** Start of DATA IN THIS EXERCISE **

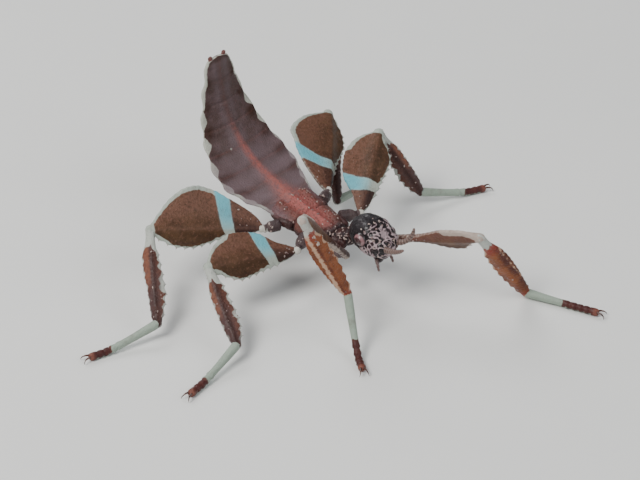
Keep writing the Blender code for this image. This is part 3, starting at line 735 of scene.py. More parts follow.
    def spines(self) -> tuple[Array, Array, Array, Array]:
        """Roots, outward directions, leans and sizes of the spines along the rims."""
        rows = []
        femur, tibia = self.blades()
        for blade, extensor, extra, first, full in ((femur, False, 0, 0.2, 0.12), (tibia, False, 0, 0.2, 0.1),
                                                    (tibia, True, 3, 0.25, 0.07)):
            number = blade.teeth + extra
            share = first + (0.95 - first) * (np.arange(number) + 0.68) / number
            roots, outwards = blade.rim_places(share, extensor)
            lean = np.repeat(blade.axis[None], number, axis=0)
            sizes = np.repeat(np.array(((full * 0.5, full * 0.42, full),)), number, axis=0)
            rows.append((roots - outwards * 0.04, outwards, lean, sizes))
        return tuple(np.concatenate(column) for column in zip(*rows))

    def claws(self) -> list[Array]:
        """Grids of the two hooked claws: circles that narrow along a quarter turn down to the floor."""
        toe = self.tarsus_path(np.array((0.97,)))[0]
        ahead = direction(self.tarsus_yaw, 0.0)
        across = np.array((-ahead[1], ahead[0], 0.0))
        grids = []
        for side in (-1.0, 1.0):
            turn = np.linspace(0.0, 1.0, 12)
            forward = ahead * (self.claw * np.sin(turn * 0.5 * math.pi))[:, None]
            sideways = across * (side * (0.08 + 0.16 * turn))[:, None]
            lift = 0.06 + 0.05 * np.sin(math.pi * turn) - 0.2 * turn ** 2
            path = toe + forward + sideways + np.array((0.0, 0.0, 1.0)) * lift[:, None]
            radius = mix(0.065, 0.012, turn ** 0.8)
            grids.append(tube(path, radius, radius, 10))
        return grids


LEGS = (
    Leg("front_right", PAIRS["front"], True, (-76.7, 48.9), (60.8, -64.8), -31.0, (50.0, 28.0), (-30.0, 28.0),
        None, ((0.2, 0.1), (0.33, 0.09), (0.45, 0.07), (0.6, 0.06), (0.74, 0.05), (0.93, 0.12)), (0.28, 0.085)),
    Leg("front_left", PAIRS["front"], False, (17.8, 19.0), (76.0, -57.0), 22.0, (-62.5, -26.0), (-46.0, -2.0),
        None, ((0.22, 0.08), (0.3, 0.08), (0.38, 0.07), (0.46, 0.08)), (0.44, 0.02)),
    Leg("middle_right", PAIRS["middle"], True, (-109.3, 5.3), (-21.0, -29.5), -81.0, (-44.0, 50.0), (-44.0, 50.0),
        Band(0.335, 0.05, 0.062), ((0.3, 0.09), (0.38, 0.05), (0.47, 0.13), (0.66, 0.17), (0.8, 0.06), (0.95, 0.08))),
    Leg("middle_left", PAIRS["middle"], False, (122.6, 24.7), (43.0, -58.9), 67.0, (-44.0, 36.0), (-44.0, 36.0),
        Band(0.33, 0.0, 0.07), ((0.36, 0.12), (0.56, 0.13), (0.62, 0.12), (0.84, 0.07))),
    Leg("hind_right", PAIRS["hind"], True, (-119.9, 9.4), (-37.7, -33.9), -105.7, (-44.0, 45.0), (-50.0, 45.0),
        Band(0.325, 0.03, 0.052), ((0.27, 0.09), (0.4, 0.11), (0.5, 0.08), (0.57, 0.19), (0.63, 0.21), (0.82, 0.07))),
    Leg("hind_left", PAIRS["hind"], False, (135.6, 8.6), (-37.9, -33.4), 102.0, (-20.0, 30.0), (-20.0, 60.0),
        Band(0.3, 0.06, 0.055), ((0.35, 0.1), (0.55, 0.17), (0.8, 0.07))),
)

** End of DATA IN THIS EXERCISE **
** Start of DATA IN THIS EXERCISE **

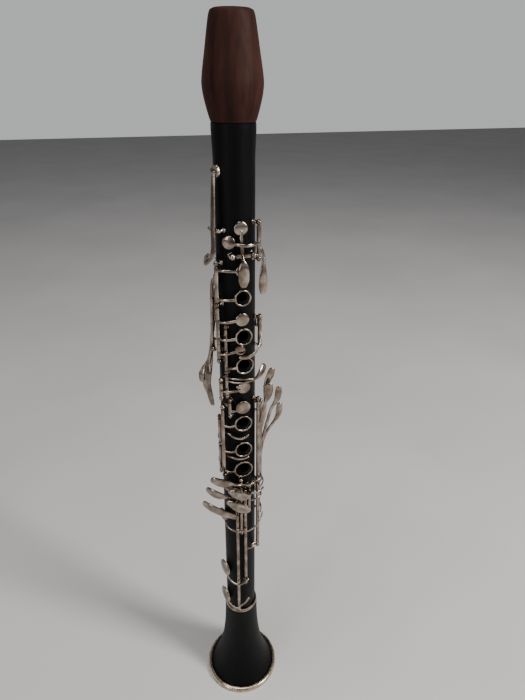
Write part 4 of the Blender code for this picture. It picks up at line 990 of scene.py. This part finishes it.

** End of DATA IN THIS EXERCISE **

YOUR OBJECTIVE
Give again the lines from the one with "Keep writing the" to the one with "return grids", both lines included, exactly and with no other line.

TASK RESPONSE
Keep writing the Blender code for this image. This is part 3, starting at line 735 of scene.py. More parts follow.
    def spines(self) -> tuple[Array, Array, Array, Array]:
        """Roots, outward directions, leans and sizes of the spines along the rims."""
        rows = []
        femur, tibia = self.blades()
        for blade, extensor, extra, first, full in ((femur, False, 0, 0.2, 0.12), (tibia, False, 0, 0.2, 0.1),
                                                    (tibia, True, 3, 0.25, 0.07)):
            number = blade.teeth + extra
            share = first + (0.95 - first) * (np.arange(number) + 0.68) / number
            roots, outwards = blade.rim_places(share, extensor)
            lean = np.repeat(blade.axis[None], number, axis=0)
            sizes = np.repeat(np.array(((full * 0.5, full * 0.42, full),)), number, axis=0)
            rows.append((roots - outwards * 0.04, outwards, lean, sizes))
        return tuple(np.concatenate(column) for column in zip(*rows))

    def claws(self) -> list[Array]:
        """Grids of the two hooked claws: circles that narrow along a quarter turn down to the floor."""
        toe = self.tarsus_path(np.array((0.97,)))[0]
        ahead = direction(self.tarsus_yaw, 0.0)
        across = np.array((-ahead[1], ahead[0], 0.0))
        grids = []
        for side in (-1.0, 1.0):
            turn = np.linspace(0.0, 1.0, 12)
            forward = ahead * (self.claw * np.sin(turn * 0.5 * math.pi))[:, None]
            sideways = across * (side * (0.08 + 0.16 * turn))[:, None]
            lift = 0.06 + 0.05 * np.sin(math.pi * turn) - 0.2 * turn ** 2
            path = toe + forward + sideways + np.array((0.0, 0.0, 1.0)) * lift[:, None]
            radius = mix(0.065, 0.012, turn ** 0.8)
            grids.append(tube(path, radius, radius, 10))
        return grids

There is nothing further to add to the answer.